ただ、作品としてエンターテイメントとしてメッセージ性のあるものを世に出すのであれば、脚本家の方に別途全体的な構成を見ていただいて、内容を改めて検討した方がよろしいのではないかと思ったのが、今回の映画を見た感想です。また今後、作品としてSnowmanが継承していくのであれば「歌舞伎」や「伝統芸能」にとらわれずに0ベースでSnowmanの持つ個性を生かす作品を作られた方が誰しもの心を打つものになると思います。それがもし歌舞伎という形で表現したいのであれば、日本の歌舞伎界には素晴らしい役者の方々がいらっしゃいますのできちんと時間をかけてご指導を受けられて、演目を選び、舞台に挑むことが、芸能、すなわちエンターテイメントにおける姿勢なのではないかと存じます。滝沢監督にはぜひ、世阿弥の書いた「風姿花伝」を読んでいただき、「花」、すなわち人の心に思いもよらない感動を催す手立てというものについて一考いただきたく存じます。

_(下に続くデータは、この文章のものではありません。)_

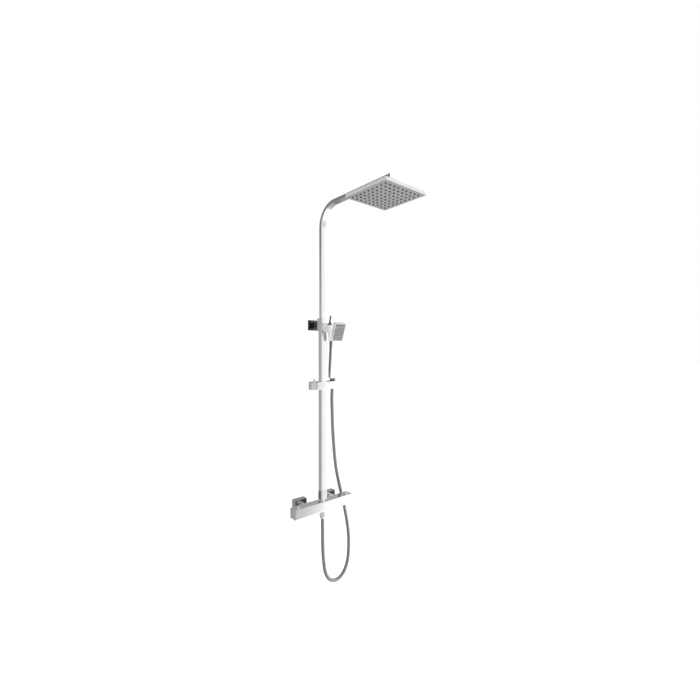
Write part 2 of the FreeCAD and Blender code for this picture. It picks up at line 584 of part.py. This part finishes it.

私が思ったことを、いやそれ以上に代弁してくださり、すっきりしました!確かに、手段が目的化してしまっていたのかもしれないですね。SnowManを魅せる、というところからゼロベースで再構築した舞台を観たいものです。
私は夫に付き合ってもらって観ましたが、上映中、隣で何度も時計をみる夫に申し訳なく、終わってすぐ謝罪しました。。